Reproduce the full listing that appears beneath this instruction exactly.

## Data segment:
+-------+

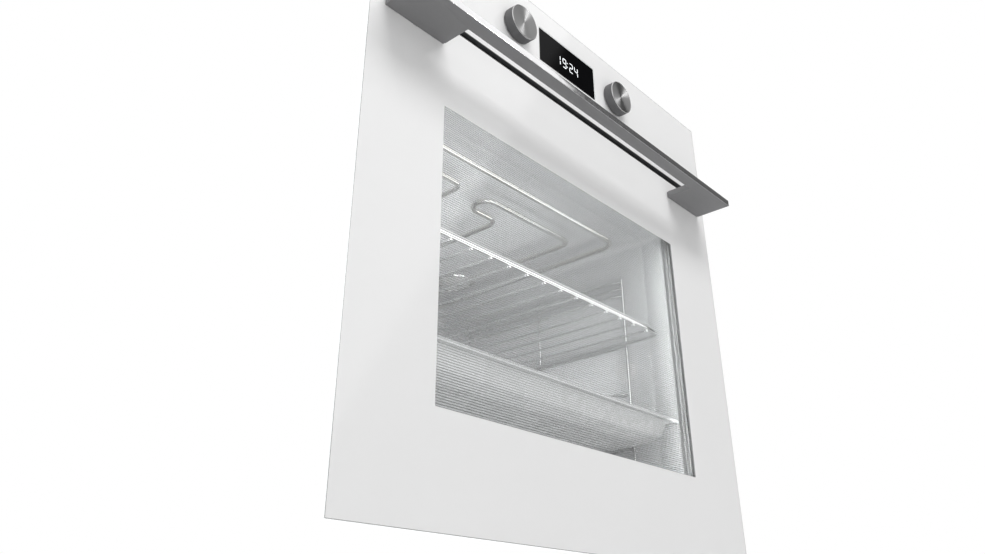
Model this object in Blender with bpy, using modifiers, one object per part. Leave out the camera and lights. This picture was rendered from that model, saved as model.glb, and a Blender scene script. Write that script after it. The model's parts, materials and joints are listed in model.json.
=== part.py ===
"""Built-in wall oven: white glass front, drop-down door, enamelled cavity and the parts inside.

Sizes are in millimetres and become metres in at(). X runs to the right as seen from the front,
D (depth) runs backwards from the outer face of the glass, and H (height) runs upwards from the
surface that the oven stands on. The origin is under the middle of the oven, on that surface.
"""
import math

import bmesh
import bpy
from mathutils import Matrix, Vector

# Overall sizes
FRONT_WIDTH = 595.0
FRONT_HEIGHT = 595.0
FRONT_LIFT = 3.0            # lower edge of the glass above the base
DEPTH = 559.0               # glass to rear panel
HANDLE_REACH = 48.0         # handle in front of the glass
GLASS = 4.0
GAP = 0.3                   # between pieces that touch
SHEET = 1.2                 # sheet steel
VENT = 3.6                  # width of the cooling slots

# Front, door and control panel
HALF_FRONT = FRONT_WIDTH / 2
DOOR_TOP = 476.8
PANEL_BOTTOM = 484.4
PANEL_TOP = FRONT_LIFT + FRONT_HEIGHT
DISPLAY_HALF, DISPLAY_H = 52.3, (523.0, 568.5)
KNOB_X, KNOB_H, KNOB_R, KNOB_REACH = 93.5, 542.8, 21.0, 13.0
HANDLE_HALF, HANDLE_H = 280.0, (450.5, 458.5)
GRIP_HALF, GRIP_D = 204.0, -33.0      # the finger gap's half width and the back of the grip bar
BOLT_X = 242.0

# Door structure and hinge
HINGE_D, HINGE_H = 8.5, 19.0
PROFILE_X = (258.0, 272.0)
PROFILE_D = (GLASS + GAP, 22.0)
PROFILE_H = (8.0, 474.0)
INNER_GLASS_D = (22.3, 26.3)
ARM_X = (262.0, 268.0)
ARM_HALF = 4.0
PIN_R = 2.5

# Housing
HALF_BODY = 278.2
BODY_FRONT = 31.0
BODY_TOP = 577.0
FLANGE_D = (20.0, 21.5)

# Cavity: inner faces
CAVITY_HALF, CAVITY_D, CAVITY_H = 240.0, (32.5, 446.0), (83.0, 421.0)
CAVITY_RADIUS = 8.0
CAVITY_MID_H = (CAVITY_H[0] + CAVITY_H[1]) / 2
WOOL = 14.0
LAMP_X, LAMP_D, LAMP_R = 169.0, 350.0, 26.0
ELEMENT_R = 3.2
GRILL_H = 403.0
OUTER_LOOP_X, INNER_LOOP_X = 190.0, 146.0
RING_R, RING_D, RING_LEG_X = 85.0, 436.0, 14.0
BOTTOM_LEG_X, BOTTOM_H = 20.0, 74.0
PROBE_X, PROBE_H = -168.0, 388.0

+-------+

## Solution below:
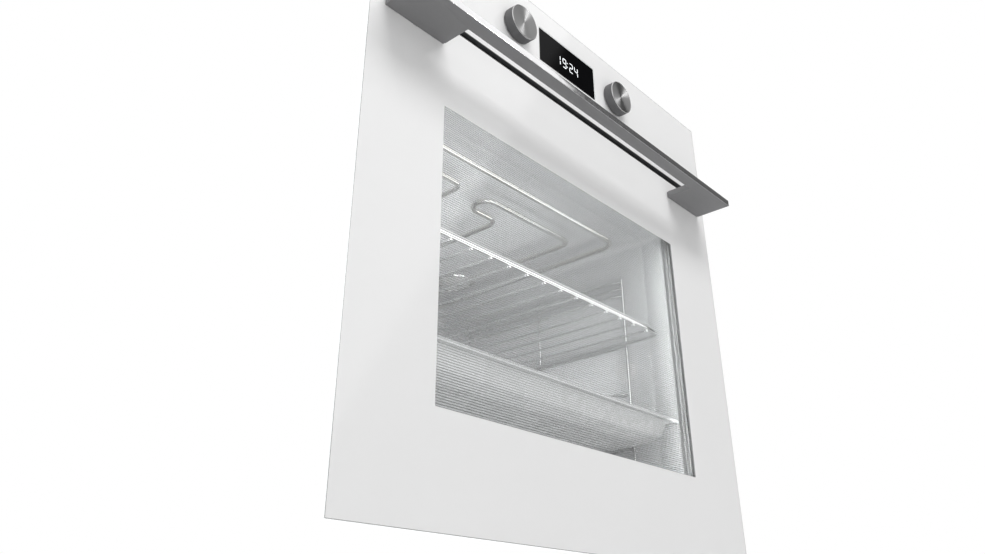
Model this object in Blender with bpy, using modifiers, one object per part. Leave out the camera and lights. This picture was rendered from that model, saved as model.glb, and a Blender scene script. Write that script after it. The model's parts, materials and joints are listed in model.json.
=== part.py ===
"""Built-in wall oven: white glass front, drop-down door, enamelled cavity and the parts inside.

Sizes are in millimetres and become metres in at(). X runs to the right as seen from the front,
D (depth) runs backwards from the outer face of the glass, and H (height) runs upwards from the
surface that the oven stands on. The origin is under the middle of the oven, on that surface.
"""
import math

import bmesh
import bpy
from mathutils import Matrix, Vector

# Overall sizes
FRONT_WIDTH = 595.0
FRONT_HEIGHT = 595.0
FRONT_LIFT = 3.0            # lower edge of the glass above the base
DEPTH = 559.0               # glass to rear panel
HANDLE_REACH = 48.0         # handle in front of the glass
GLASS = 4.0
GAP = 0.3                   # between pieces that touch
SHEET = 1.2                 # sheet steel
VENT = 3.6                  # width of the cooling slots

# Front, door and control panel
HALF_FRONT = FRONT_WIDTH / 2
DOOR_TOP = 476.8
PANEL_BOTTOM = 484.4
PANEL_TOP = FRONT_LIFT + FRONT_HEIGHT
DISPLAY_HALF, DISPLAY_H = 52.3, (523.0, 568.5)
KNOB_X, KNOB_H, KNOB_R, KNOB_REACH = 93.5, 542.8, 21.0, 13.0
HANDLE_HALF, HANDLE_H = 280.0, (450.5, 458.5)
GRIP_HALF, GRIP_D = 204.0, -33.0      # the finger gap's half width and the back of the grip bar
BOLT_X = 242.0

# Door structure and hinge
HINGE_D, HINGE_H = 8.5, 19.0
PROFILE_X = (258.0, 272.0)
PROFILE_D = (GLASS + GAP, 22.0)
PROFILE_H = (8.0, 474.0)
INNER_GLASS_D = (22.3, 26.3)
ARM_X = (262.0, 268.0)
ARM_HALF = 4.0
PIN_R = 2.5

# Housing
HALF_BODY = 278.2
BODY_FRONT = 31.0
BODY_TOP = 577.0
FLANGE_D = (20.0, 21.5)

# Cavity: inner faces
CAVITY_HALF, CAVITY_D, CAVITY_H = 240.0, (32.5, 446.0), (83.0, 421.0)
CAVITY_RADIUS = 8.0
CAVITY_MID_H = (CAVITY_H[0] + CAVITY_H[1]) / 2
WOOL = 14.0
LAMP_X, LAMP_D, LAMP_R = 169.0, 350.0, 26.0
ELEMENT_R = 3.2
GRILL_H = 403.0
OUTER_LOOP_X, INNER_LOOP_X = 190.0, 146.0
RING_R, RING_D, RING_LEG_X = 85.0, 436.0, 14.0
BOTTOM_LEG_X, BOTTOM_H = 20.0, 74.0
PROBE_X, PROBE_H = -168.0, 388.0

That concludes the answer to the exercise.